- REQUIREMENT -
All of the data must be printed exactly; please include every line.
#### DATA SECTION ####
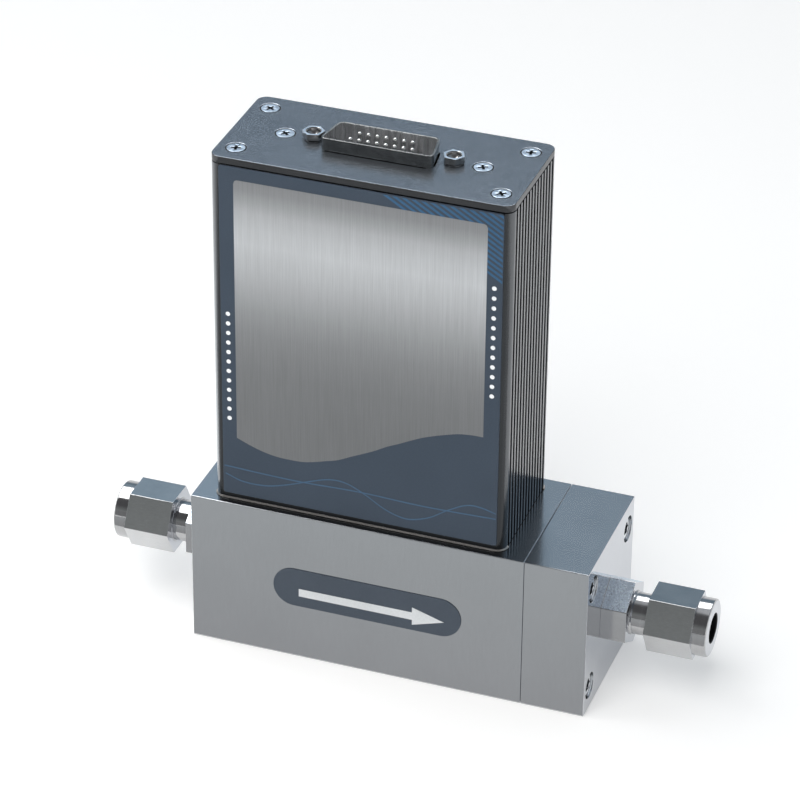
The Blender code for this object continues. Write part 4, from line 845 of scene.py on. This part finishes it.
def metal_of_hex(face):
    """Finish 1 on flats, 4 on flats that face up (a painted sheen on the fittings), 2 on ends, 3 in the bore
    and 0 where it is turned.
    """
    out = face.calc_center_median().yz / MM - Vector((0.0, FLOW_HEIGHT))
    if out.length < 4.6 and out.dot(face.normal.yz) <= 0.01:
        return 3 if abs(face.normal.x) < 0.95 else 2
    if abs(face.normal.x) > 0.9:
        return 2
    if abs(face.normal.x) > 0.02 or face.calc_area() < 12e-6:
        return 0
    return 4 if face.normal.z > 0.6 else 1


def put_on_both_ends(kind, make, metals):
    """The same piece at the inlet and at the outlet."""
    for end_name, turn, way in (("inlet", to_left, -1), ("outlet", to_right, 1)):
        shape = moved(make(), (way * END_FACE, 0, FLOW_HEIGHT), turn)
        shape.normal_update()
        piece(f"{end_name}_{kind}_body", shape, metals, (f"{end_name}_{kind}",),
              soft=0.08, angle=24, choose=metal_of_hex)


put_on_both_ends("fitting", fitting_body,
                 [turned_steel, milled_steel, mirror_end, bore_shade, sparkle_and_sheen_steel])
print("fitting bodies: hexagon", FITTING_FLATS, "mm across its flats")

# %% [markdown]
# ## Nuts
# A compression nut is a hexagon with a short smooth collar in front, where the tube goes in.
# The collar carries the brightest highlight of the picture, so it is spun with many steps and
# gets a rounded rim. The bore is cut last, wide for the thread and narrow at the mouth.

# %% Nuts
NUT_START, NUT_HEX_END, NUT_END = 10.4, 21.8, 25.2
COLLAR_RADIUS = 6.95


def nut_shape():
    outer = turned_shape([(0, NUT_START), (5.3, NUT_START), (5.5, 10.55), (5.5, 20.0), (COLLAR_RADIUS, 20.0),
                          (COLLAR_RADIUS, 24.75), (6.85, 25.0), (6.6, 25.16), (6.3, NUT_END),
                          (0, NUT_END)], 120)
    solid = combined(hex_shape(FITTING_FLATS, NUT_START + 0.2, NUT_HEX_END), outer, "UNION")
    bore = turned_shape([(0, 10.2), (5.04, 10.2), (5.04, 19.4), (4.7, 20.0), (4.7, 22.3), (3.5, 22.9),
                         (3.5, NUT_END - 0.25), (3.75, NUT_END + 0.05), (0, NUT_END + 0.05)], 72)
    return combined(solid, bore)


put_on_both_ends("nut", nut_shape, [turned_steel, milled_steel, mirror_end, bore_shade, milled_steel])
print("nuts: collar", 2 * COLLAR_RADIUS, "mm across")

# %% [markdown]
# ## The ribbed housing
# The housing is a length of extruded tube with rounded corners and thirteen grooves in each end.
# The profile could be drawn point by point. Cutting a rounded bar with rows of thin boxes gives
# the same ribs, and a bevel on every groove edge catches the light as real extrusions do.
# At the foot, in front and at the corners, a narrow slope leads out. It faces up and gets a light,
# warm colour, a painted highlight that shows as one fine light line; its mirror image in the block stays dark.

# %% Housing
HOUSING_X = -7.95
HOUSING_HALF, HOUSING_DEPTH = 35.7, 15.9
HOUSING_LOW, HOUSING_TOP = 39.45, 126.8
CORNER = 2.5
WALL_X, WALL_Y = 2.8, 2.6
GROOVES, GROOVE_PITCH, GROOVE_HALF, GROOVE_DEPTH = 13, 2.1, 0.51, 0.85
GROOVED_HALF = 13.2


def around(half_x, half_y, centre_x=HOUSING_X, centre_y=0.0):
    """The four corners of a rectangle round a centre."""
    return [(centre_x - half_x, centre_y - half_y), (centre_x + half_x, centre_y - half_y),
            (centre_x + half_x, centre_y + half_y), (centre_x - half_x, centre_y + half_y)]


def groove_row(way):
    """Thin boxes that cut one end's grooves."""
    face = HOUSING_X + way * HOUSING_HALF
    low_x, high_x = sorted((face - way * GROOVE_DEPTH, face + way * 1.0))
    middles = [GROOVE_PITCH * (step - GROOVES // 2) for step in range(GROOVES)]
    return joined(*[box_shape((low_x, middle - GROOVE_HALF, HOUSING_LOW - 1),
                              (high_x, middle + GROOVE_HALF, HOUSING_TOP + 1)) for middle in middles])


def housing_finish(face):
    """Finish 1 on the rib faces, 2 in the grooves and 0 elsewhere."""
    middle = face.calc_center_median() / MM
    out = abs(middle.x - HOUSING_X)
    if abs(face.normal.x) > 0.9 and out > HOUSING_HALF - 0.1:
        return 1
    in_groove = out > HOUSING_HALF - 1.0 and abs(middle.y) < GROOVED_HALF and abs(face.normal.z) < 0.5
    return 2 if in_groove else 0


shell = outline_shape(around(HOUSING_HALF, HOUSING_DEPTH), CORNER, HOUSING_LOW, HOUSING_TOP, steps=14)
shell = combined(shell, joined(groove_row(-1), groove_row(1)))
hollow = outline_shape(around(HOUSING_HALF - WALL_X, HOUSING_DEPTH - WALL_Y), 1.0,
                       HOUSING_LOW - 1, HOUSING_TOP + 1)
shell = combined(shell, hollow)
shell.normal_update()
piece("housing_extrusion", shell, [dark_anodised, lit_rib_face, groove_shade], ("housing",),
      soft=0.13, segments=2, angle=30, choose=housing_finish)
print("housing:", GROOVES, "grooves in each end")

# %% Slope at the housing's foot
SLOPE_OUT, SLOPE_HEIGHT = 0.32, 0.35
SLOPE_PROUD = 0.02

slope = outline_shape(around(HOUSING_HALF + SLOPE_OUT, HOUSING_DEPTH + SLOPE_OUT), CORNER + SLOPE_OUT,
                      HOUSING_LOW, HOUSING_LOW + SLOPE_HEIGHT, steps=14)
upper = [vert for vert in slope.verts if vert.co.z > (HOUSING_LOW + SLOPE_HEIGHT / 2) * MM]
narrower = ((HOUSING_HALF + SLOPE_PROUD) / (HOUSING_HALF + SLOPE_OUT),
            (HOUSING_DEPTH + SLOPE_PROUD) / (HOUSING_DEPTH + SLOPE_OUT), 1.0)
bmesh.ops.scale(slope, vec=narrower, space=Matrix.Translation((-HOUSING_X * MM, 0, 0)), verts=upper)
inner = outline_shape(around(HOUSING_HALF - 0.5, HOUSING_DEPTH - 0.5), 2.0, HOUSING_LOW - 1, HOUSING_LOW + 1)
slope = combined(slope, inner)
slope = combined(slope, box_shape((HOUSING_X - 40, -GROOVED_HALF, HOUSING_LOW - 1),
                                  (HOUSING_X + 40, GROOVED_HALF, HOUSING_LOW + 1)))
# The slope carries a painted highlight along the housing's foot.
piece("housing_lower_rim", slope, [painted_highlight_rim], angle=30)
print("slope at the foot:", SLOPE_OUT, "mm out")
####
- RESPONSE TO THIS EXERCISE -
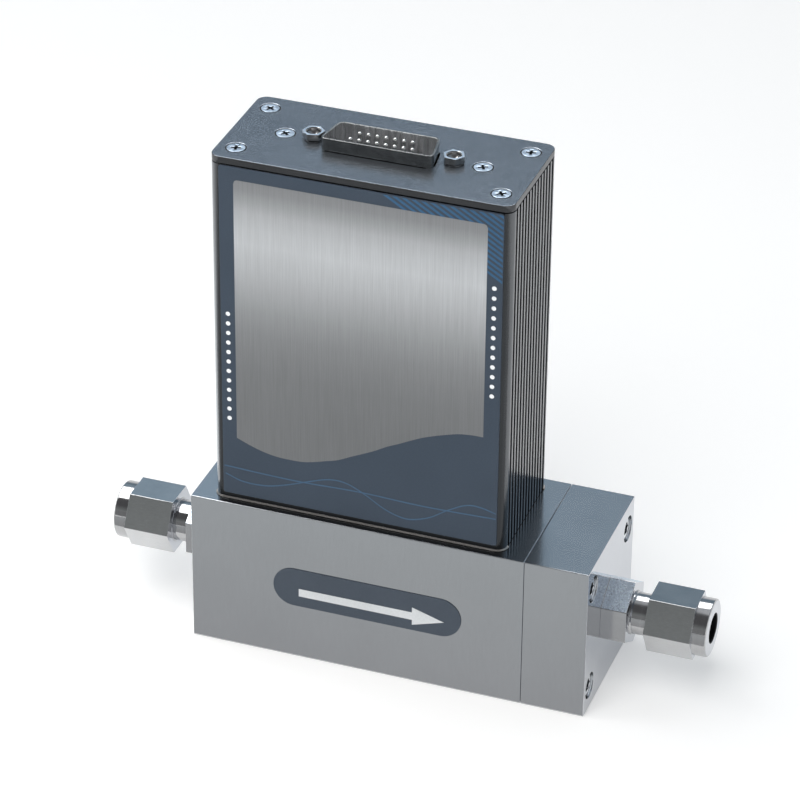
The Blender code for this object continues. Write part 4, from line 845 of scene.py on. This part finishes it.
def metal_of_hex(face):
    """Finish 1 on flats, 4 on flats that face up (a painted sheen on the fittings), 2 on ends, 3 in the bore
    and 0 where it is turned.
    """
    out = face.calc_center_median().yz / MM - Vector((0.0, FLOW_HEIGHT))
    if out.length < 4.6 and out.dot(face.normal.yz) <= 0.01:
        return 3 if abs(face.normal.x) < 0.95 else 2
    if abs(face.normal.x) > 0.9:
        return 2
    if abs(face.normal.x) > 0.02 or face.calc_area() < 12e-6:
        return 0
    return 4 if face.normal.z > 0.6 else 1


def put_on_both_ends(kind, make, metals):
    """The same piece at the inlet and at the outlet."""
    for end_name, turn, way in (("inlet", to_left, -1), ("outlet", to_right, 1)):
        shape = moved(make(), (way * END_FACE, 0, FLOW_HEIGHT), turn)
        shape.normal_update()
        piece(f"{end_name}_{kind}_body", shape, metals, (f"{end_name}_{kind}",),
              soft=0.08, angle=24, choose=metal_of_hex)


put_on_both_ends("fitting", fitting_body,
                 [turned_steel, milled_steel, mirror_end, bore_shade, sparkle_and_sheen_steel])
print("fitting bodies: hexagon", FITTING_FLATS, "mm across its flats")

# %% [markdown]
# ## Nuts
# A compression nut is a hexagon with a short smooth collar in front, where the tube goes in.
# The collar carries the brightest highlight of the picture, so it is spun with many steps and
# gets a rounded rim. The bore is cut last, wide for the thread and narrow at the mouth.

# %% Nuts
NUT_START, NUT_HEX_END, NUT_END = 10.4, 21.8, 25.2
COLLAR_RADIUS = 6.95


def nut_shape():
    outer = turned_shape([(0, NUT_START), (5.3, NUT_START), (5.5, 10.55), (5.5, 20.0), (COLLAR_RADIUS, 20.0),
                          (COLLAR_RADIUS, 24.75), (6.85, 25.0), (6.6, 25.16), (6.3, NUT_END),
                          (0, NUT_END)], 120)
    solid = combined(hex_shape(FITTING_FLATS, NUT_START + 0.2, NUT_HEX_END), outer, "UNION")
    bore = turned_shape([(0, 10.2), (5.04, 10.2), (5.04, 19.4), (4.7, 20.0), (4.7, 22.3), (3.5, 22.9),
                         (3.5, NUT_END - 0.25), (3.75, NUT_END + 0.05), (0, NUT_END + 0.05)], 72)
    return combined(solid, bore)


put_on_both_ends("nut", nut_shape, [turned_steel, milled_steel, mirror_end, bore_shade, milled_steel])
print("nuts: collar", 2 * COLLAR_RADIUS, "mm across")

# %% [markdown]
# ## The ribbed housing
# The housing is a length of extruded tube with rounded corners and thirteen grooves in each end.
# The profile could be drawn point by point. Cutting a rounded bar with rows of thin boxes gives
# the same ribs, and a bevel on every groove edge catches the light as real extrusions do.
# At the foot, in front and at the corners, a narrow slope leads out. It faces up and gets a light,
# warm colour, a painted highlight that shows as one fine light line; its mirror image in the block stays dark.

# %% Housing
HOUSING_X = -7.95
HOUSING_HALF, HOUSING_DEPTH = 35.7, 15.9
HOUSING_LOW, HOUSING_TOP = 39.45, 126.8
CORNER = 2.5
WALL_X, WALL_Y = 2.8, 2.6
GROOVES, GROOVE_PITCH, GROOVE_HALF, GROOVE_DEPTH = 13, 2.1, 0.51, 0.85
GROOVED_HALF = 13.2


def around(half_x, half_y, centre_x=HOUSING_X, centre_y=0.0):
    """The four corners of a rectangle round a centre."""
    return [(centre_x - half_x, centre_y - half_y), (centre_x + half_x, centre_y - half_y),
            (centre_x + half_x, centre_y + half_y), (centre_x - half_x, centre_y + half_y)]


def groove_row(way):
    """Thin boxes that cut one end's grooves."""
    face = HOUSING_X + way * HOUSING_HALF
    low_x, high_x = sorted((face - way * GROOVE_DEPTH, face + way * 1.0))
    middles = [GROOVE_PITCH * (step - GROOVES // 2) for step in range(GROOVES)]
    return joined(*[box_shape((low_x, middle - GROOVE_HALF, HOUSING_LOW - 1),
                              (high_x, middle + GROOVE_HALF, HOUSING_TOP + 1)) for middle in middles])


def housing_finish(face):
    """Finish 1 on the rib faces, 2 in the grooves and 0 elsewhere."""
    middle = face.calc_center_median() / MM
    out = abs(middle.x - HOUSING_X)
    if abs(face.normal.x) > 0.9 and out > HOUSING_HALF - 0.1:
        return 1
    in_groove = out > HOUSING_HALF - 1.0 and abs(middle.y) < GROOVED_HALF and abs(face.normal.z) < 0.5
    return 2 if in_groove else 0


shell = outline_shape(around(HOUSING_HALF, HOUSING_DEPTH), CORNER, HOUSING_LOW, HOUSING_TOP, steps=14)
shell = combined(shell, joined(groove_row(-1), groove_row(1)))
hollow = outline_shape(around(HOUSING_HALF - WALL_X, HOUSING_DEPTH - WALL_Y), 1.0,
                       HOUSING_LOW - 1, HOUSING_TOP + 1)
shell = combined(shell, hollow)
shell.normal_update()
piece("housing_extrusion", shell, [dark_anodised, lit_rib_face, groove_shade], ("housing",),
      soft=0.13, segments=2, angle=30, choose=housing_finish)
print("housing:", GROOVES, "grooves in each end")

# %% Slope at the housing's foot
SLOPE_OUT, SLOPE_HEIGHT = 0.32, 0.35
SLOPE_PROUD = 0.02

slope = outline_shape(around(HOUSING_HALF + SLOPE_OUT, HOUSING_DEPTH + SLOPE_OUT), CORNER + SLOPE_OUT,
                      HOUSING_LOW, HOUSING_LOW + SLOPE_HEIGHT, steps=14)
upper = [vert for vert in slope.verts if vert.co.z > (HOUSING_LOW + SLOPE_HEIGHT / 2) * MM]
narrower = ((HOUSING_HALF + SLOPE_PROUD) / (HOUSING_HALF + SLOPE_OUT),
            (HOUSING_DEPTH + SLOPE_PROUD) / (HOUSING_DEPTH + SLOPE_OUT), 1.0)
bmesh.ops.scale(slope, vec=narrower, space=Matrix.Translation((-HOUSING_X * MM, 0, 0)), verts=upper)
inner = outline_shape(around(HOUSING_HALF - 0.5, HOUSING_DEPTH - 0.5), 2.0, HOUSING_LOW - 1, HOUSING_LOW + 1)
slope = combined(slope, inner)
slope = combined(slope, box_shape((HOUSING_X - 40, -GROOVED_HALF, HOUSING_LOW - 1),
                                  (HOUSING_X + 40, GROOVED_HALF, HOUSING_LOW + 1)))
# The slope carries a painted highlight along the housing's foot.
piece("housing_lower_rim", slope, [painted_highlight_rim], angle=30)
print("slope at the foot:", SLOPE_OUT, "mm out")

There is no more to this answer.